APOLLO GOLD CORPORATION
(Exact name of registrant as specified in its charter)

Yukon Territory,
Canada
 
1-31593
 
Not Applicable
(State or other jurisdiction of
incorporation or organization)
(Commission
File Number)
(I.R.S. Employer
Identification Number)


5655 South Yosemite Street, Suite 200
Greenwood Village, Colorado
80111-3220
(Address of principal executive offices)
(Zip Code)


Registrant’s telephone number, including area code: (720) 886-9656

No Change
(Former name or former address, if changed since last report)
 
 

 
Check the appropriate box below if the Form 8-K filing is intended to simultaneously satisfy the filing obligation of the registrant under any of the following provisions (see General Instruction A.2. below):
 
o
Written communications pursuant to Rule 425 under the Securities Act (17 CFR 230.425)
 
o
Soliciting material pursuant to Rule 14a-12 under the Exchange Act (17 CFR 240.14a-12)
 
o
Pre-commencement communications pursuant to Rule 14d-2(b) under the Exchange Act (17 CFR 240.14d-2(b))
 
o
Pre-commencement communications pursuant to Rule 13e-4(c) under the Exchange Act (17 CFR 240.13e-4(c))



 
ITEM 1.01 ENTRY INTO A MATERIAL DEFINITIVE AGREEMENT

Effective January 6, 2006, Apollo Gold Corporation (the “Company”) pledged the Company’s Black Fox Property (as defined below) to The Canada Trust Company (the “Secured Party”) as substitute collateral for the Company’s US$8.73 million principal amount Series B Convertible Debentures issued on November 4, 2004 (the “Debentures”), which were previously secured by US$11.0 million cash (the “Substitution”). The Secured Party is the trustee for the holders of the Debentures (the “Debentureholders”) pursuant to the Trust Indenture dated November 4, 2004, as amended by the First Supplemental Indenture dated December 13, 2004 (the “Indenture”).

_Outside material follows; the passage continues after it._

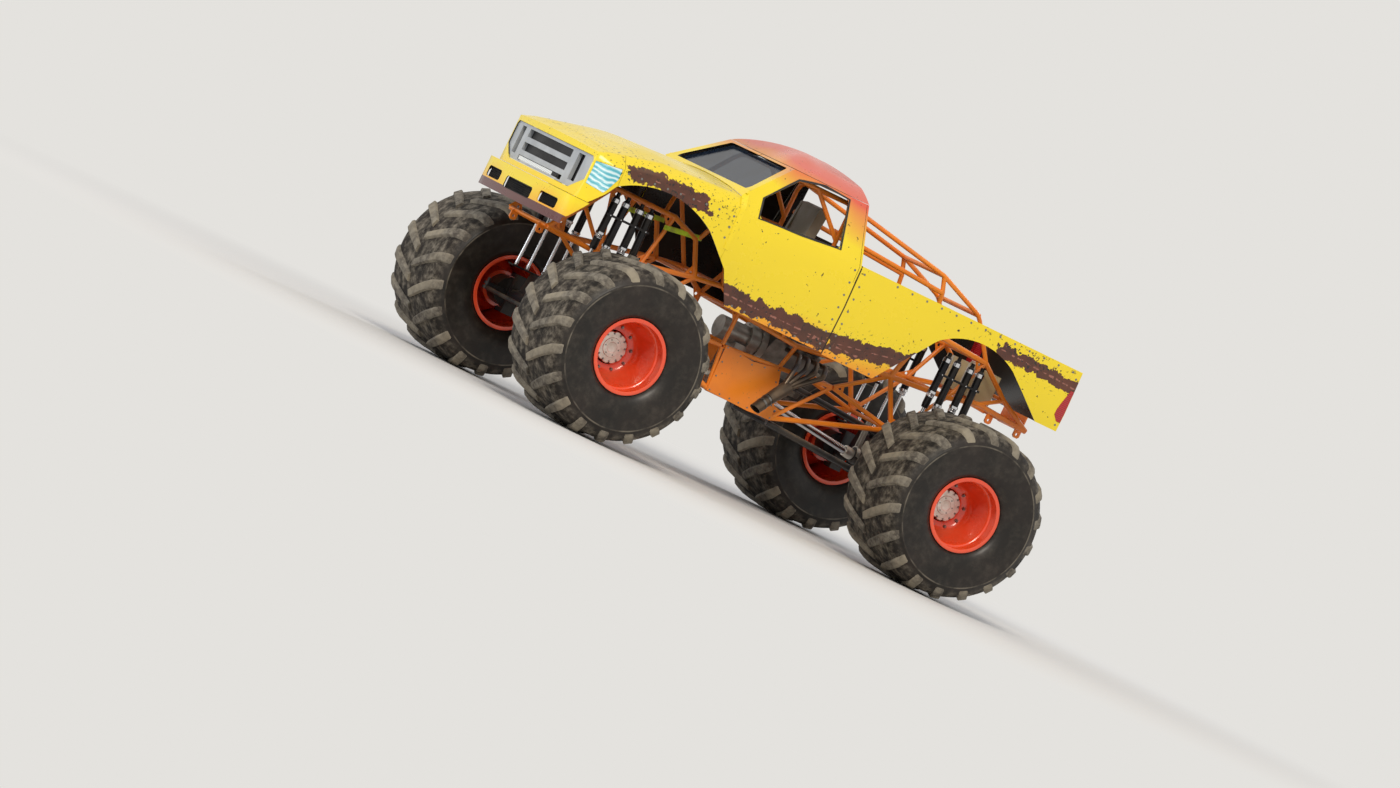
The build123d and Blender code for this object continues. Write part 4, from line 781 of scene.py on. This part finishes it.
# Headers: bent mild steel tube, 48 mm across, browned and blued by heat. Four pipes a side meet in a
# collector, whose open tip is cut at a slant and held by band clamps.
def swept(bm, points, radius, bend, segments=16):
    """A round tube through the points, with arcs of the bend's radius at the corners."""
    points = [Vector(p) for p in points]
    track = [points[0]]
    for before, here, after in zip(points, points[1:], points[2:]):
        back, ahead = (before - here).normalized(), (after - here).normalized()
        half = back.angle(ahead) / 2
        trim = min(bend / math.tan(half), (before - here).length * 0.48, (after - here).length * 0.48)
        centre = here + (back + ahead).normalized() * (trim / math.cos(half))
        first, last = here + back * trim - centre, here + ahead * trim - centre
        for step in range(9):
            part = step / 8
            swing = first.angle(last)
            way = (first * math.sin((1 - part) * swing) + last * math.sin(part * swing)) / math.sin(swing)
            track.append(centre + way)
    track.append(points[-1])
    side = (track[1] - track[0]).orthogonal().normalized()
    rings = []
    for i, spot in enumerate(track):
        ahead = (track[min(i + 1, len(track) - 1)] - track[max(i - 1, 0)]).normalized()
        side = (side - ahead * side.dot(ahead)).normalized()
        up = ahead.cross(side)
        turns = [2 * math.pi * k / segments for k in range(segments)]
        rings.append([spot + (side * math.cos(t) + up * math.sin(t)) * radius for t in turns])
    skin(bm, rings)


heat, tree, shader = new_finish("heat_stained_steel_tube", Metallic=0.7)
stain = add_node(tree, "Mix", {"Factor": patches(tree, 0.1), "A": "#51483F", "B": "#76624F"})
blued = patches(tree, 0.16, 0.55, 0.7)
stain = add_node(tree, "Mix", {"Factor": blued, "A": stain, "B": "#4C505C"})
dusted(tree, shader, stain, "#7A6A52", 0.1, 0.4, 0.34, 0.7)
grained(tree, shader, 0.004, 0.0004)
pipe_radius = 0.024
port_pitch = 0.1
ports_x = -0.40
bm = bmesh.new()
clamp_bm = bmesh.new()
for side in (1, -1):
    for port in range(4):
        x = ports_x + (port - 1.5) * port_pitch
        fan = 0.026 * (port - 1.5)
        swept(bm, [(x, side * 0.235, 1.47), (x, side * 0.52, 1.47), (x + 0.03, side * 0.60, 1.38),
                   (-0.20 + fan, side * (0.64 + 0.3 * fan), 1.17),
                   (-0.145 + fan, side * (0.665 + 0.3 * fan), 1.11)], pipe_radius, 0.07)
    neck = facing((-0.20, side * 0.64, 1.155), (0.17, side * 0.08, -0.175))
    lathe(bm, [(-0.02, 0), (-0.02, 0.062), (0.05, 0.065), (0.235, 0.0555), (0.235, 0)], 32, neck)
    start, tip = Vector((-0.04, side * 0.715, 0.99)), Vector((0.085, side * 0.79, 0.855))
    span = (tip - start).length
    rings = lathe(bm, [(0.0, 0.0), (0.0, 0.054), (span - 0.02, 0.055), (span - 0.02, 0.0515), (0.07, 0.0515),
                       (0.07, 0.0)], 40, facing(start, tip - start))
    way = (tip - start).normalized()
    for ring in rings[2:4]:
        for corner in ring:
            corner.co += way * (corner.co - tip).dot(Vector((0, 0, 1))) * 0.5
    for reach in (0.018, 0.085):
        band = facing(start + way * reach, way)
        lathe(clamp_bm, [(-0.010, 0.0545), (-0.010, 0.058), (0.010, 0.058), (0.010, 0.0545)], 32, band)
        ear = band @ Matrix.Translation((0.0, 0.062, 0.0))
        hex_screw(clamp_bm, ear @ Matrix.Rotation(math.pi / 2, 4, "Y"), 0.013, 0.022)
add_shape("header_pipes", bm, heat, stands_for=("headers",))
add_shape("header_clamps", clamp_bm, screw_steel)

# Fuel cell: a folded aluminium box in beige powder coat that dust has dulled, with a screwed filler cap,
# held down by two bright straps, 30 mm wide and 3 mm thick.
def bar(bm, low, high):
    """A square-edged bar from one corner to the opposite one."""
    skin(bm, [[(x, low[1], low[2]), (x, high[1], low[2]), (x, high[1], high[2]), (x, low[1], high[2])]
              for x in (low[0], high[0])])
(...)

In connection with the Substitution, the Company entered into a General Security Agreement (the “GSA”) in favor of the Secured Party as of January 4, 2006. The terms of the GSA are summarized below:

·   Security Interest: The performance by the Company of its obligations under the Indenture and the Debentures is secured by a security interest in all of the Company’s present and future undertaking, property, both real and personal, and assets located on or related to or used in connection with the Black Fox Property, as defined below (the “Collateral”). Black Fox Property has the meaning given to such term in the GSA.
 
·   Covenants. The GSA contains certain customary covenants that, among other things, limit the Company’s ability to create liens or otherwise encumber the Collateral without the prior written consent of the Secured Party.
 
·   Events of Default. The GSA contains customary events of default, including, without limitation, failure to make required payments, failure to comply with certain agreements or covenants, and certain events of bankruptcy and insolvency. Pursuant to the GSA, and subject to the terms in the GSA and the Indenture, in the event of default, the Secured Party may declare the principal of an interest on the Debentures then outstanding and any other moneys payable under the GSA to be immediately due and payable together with any interest.
 
The foregoing description is qualified in its entirety by reference to the GSA and the Indenture, which are incorporated by reference hereto as Exhibits 10.1 and 10.2, respectively to this Current Report on Form 8-K.
 
The disclosure in Item 3.03 is incorporated into this Item 1.01.
 
2.03 CREATION OF A DIRECT FINANCIAL OBLIGATION OR AN OBLIGATION UNDER AN OFF-BALANCE SHEET ARRANGEMENT OF A REGISTRANT.
 
The disclosure in Items 1.01 and 3.03 are incorporated into this Item 2.03.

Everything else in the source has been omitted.